EXERCISE >>
Begin with the line that contains "Turn this picture", end with the line that contains "const POT_SIDES = 44;", and extract exactly that stretch of lines.

== MATERIAL PROVIDED

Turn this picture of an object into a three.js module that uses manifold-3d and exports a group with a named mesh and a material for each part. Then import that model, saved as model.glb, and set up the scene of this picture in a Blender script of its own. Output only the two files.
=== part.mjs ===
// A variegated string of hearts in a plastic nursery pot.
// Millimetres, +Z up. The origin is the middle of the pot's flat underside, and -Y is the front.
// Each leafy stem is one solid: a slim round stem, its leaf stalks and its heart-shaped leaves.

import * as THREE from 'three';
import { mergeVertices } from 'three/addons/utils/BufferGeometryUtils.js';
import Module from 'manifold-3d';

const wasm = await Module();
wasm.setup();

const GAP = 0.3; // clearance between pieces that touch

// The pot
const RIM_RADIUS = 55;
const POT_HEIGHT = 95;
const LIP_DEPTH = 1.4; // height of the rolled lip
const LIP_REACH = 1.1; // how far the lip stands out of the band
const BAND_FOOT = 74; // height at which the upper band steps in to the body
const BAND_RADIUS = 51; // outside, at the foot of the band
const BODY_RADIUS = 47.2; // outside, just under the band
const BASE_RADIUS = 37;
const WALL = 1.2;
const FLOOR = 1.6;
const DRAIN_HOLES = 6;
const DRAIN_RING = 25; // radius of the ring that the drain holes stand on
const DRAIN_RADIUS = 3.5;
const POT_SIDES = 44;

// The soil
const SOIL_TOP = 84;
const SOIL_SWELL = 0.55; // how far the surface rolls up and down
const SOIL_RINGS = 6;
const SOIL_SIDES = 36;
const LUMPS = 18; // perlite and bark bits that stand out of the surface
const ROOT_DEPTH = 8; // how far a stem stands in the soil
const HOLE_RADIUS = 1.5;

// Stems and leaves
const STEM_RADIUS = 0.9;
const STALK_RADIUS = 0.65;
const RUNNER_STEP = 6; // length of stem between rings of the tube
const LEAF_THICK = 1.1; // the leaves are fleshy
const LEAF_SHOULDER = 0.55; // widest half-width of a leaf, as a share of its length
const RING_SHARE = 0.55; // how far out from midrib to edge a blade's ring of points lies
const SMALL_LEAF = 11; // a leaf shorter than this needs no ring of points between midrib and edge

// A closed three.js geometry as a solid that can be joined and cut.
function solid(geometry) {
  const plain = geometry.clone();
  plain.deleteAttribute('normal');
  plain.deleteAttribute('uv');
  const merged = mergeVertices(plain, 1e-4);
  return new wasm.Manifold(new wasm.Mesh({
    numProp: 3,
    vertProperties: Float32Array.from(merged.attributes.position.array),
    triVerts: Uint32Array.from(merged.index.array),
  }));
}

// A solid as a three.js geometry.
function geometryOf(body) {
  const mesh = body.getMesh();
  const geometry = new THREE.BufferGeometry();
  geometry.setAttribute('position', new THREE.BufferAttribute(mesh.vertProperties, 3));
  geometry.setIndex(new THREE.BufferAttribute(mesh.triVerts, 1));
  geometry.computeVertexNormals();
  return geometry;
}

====
== MATERIAL PROVIDED

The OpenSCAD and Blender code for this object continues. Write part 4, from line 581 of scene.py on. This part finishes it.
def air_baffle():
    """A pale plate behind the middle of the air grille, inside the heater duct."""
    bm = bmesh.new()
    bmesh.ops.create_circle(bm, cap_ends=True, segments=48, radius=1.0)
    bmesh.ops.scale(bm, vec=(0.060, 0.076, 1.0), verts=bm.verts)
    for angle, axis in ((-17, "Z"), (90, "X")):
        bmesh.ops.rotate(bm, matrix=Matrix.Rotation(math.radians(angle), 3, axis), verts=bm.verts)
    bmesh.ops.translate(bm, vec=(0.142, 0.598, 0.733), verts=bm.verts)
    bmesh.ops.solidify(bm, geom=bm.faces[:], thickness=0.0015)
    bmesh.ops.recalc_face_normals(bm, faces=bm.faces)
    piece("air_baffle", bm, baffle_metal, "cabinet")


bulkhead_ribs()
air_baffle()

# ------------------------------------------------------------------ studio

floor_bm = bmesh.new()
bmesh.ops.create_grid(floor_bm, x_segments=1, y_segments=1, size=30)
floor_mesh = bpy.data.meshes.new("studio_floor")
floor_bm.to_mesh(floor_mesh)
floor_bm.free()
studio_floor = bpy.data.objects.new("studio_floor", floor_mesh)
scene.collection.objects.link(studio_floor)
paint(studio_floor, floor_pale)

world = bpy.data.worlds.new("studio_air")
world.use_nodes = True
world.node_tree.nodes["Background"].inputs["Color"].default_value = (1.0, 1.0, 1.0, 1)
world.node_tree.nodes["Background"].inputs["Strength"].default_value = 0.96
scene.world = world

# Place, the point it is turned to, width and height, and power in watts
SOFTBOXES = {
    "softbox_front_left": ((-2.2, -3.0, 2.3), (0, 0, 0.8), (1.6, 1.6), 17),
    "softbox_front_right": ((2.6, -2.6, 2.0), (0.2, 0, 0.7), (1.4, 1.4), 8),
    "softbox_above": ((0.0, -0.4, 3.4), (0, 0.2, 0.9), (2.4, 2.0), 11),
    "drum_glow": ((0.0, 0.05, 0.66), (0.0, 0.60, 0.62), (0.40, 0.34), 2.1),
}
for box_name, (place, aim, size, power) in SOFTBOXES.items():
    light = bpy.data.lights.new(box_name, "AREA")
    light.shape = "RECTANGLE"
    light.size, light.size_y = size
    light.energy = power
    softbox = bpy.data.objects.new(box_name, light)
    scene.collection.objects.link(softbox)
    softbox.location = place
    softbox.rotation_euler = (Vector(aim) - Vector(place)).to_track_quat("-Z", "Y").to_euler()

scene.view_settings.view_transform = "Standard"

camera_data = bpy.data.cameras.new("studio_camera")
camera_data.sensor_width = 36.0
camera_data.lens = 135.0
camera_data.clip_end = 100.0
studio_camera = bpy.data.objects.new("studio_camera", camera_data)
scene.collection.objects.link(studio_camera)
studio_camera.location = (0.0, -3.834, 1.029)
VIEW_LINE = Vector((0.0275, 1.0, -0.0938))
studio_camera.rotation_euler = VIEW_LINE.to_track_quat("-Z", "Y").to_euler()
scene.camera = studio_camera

====

CORRECT OUTPUT >>
Turn this picture of an object into a three.js module that uses manifold-3d and exports a group with a named mesh and a material for each part. Then import that model, saved as model.glb, and set up the scene of this picture in a Blender script of its own. Output only the two files.
=== part.mjs ===
// A variegated string of hearts in a plastic nursery pot.
// Millimetres, +Z up. The origin is the middle of the pot's flat underside, and -Y is the front.
// Each leafy stem is one solid: a slim round stem, its leaf stalks and its heart-shaped leaves.

import * as THREE from 'three';
import { mergeVertices } from 'three/addons/utils/BufferGeometryUtils.js';
import Module from 'manifold-3d';

const wasm = await Module();
wasm.setup();

const GAP = 0.3; // clearance between pieces that touch

// The pot
const RIM_RADIUS = 55;
const POT_HEIGHT = 95;
const LIP_DEPTH = 1.4; // height of the rolled lip
const LIP_REACH = 1.1; // how far the lip stands out of the band
const BAND_FOOT = 74; // height at which the upper band steps in to the body
const BAND_RADIUS = 51; // outside, at the foot of the band
const BODY_RADIUS = 47.2; // outside, just under the band
const BASE_RADIUS = 37;
const WALL = 1.2;
const FLOOR = 1.6;
const DRAIN_HOLES = 6;
const DRAIN_RING = 25; // radius of the ring that the drain holes stand on
const DRAIN_RADIUS = 3.5;
const POT_SIDES = 44;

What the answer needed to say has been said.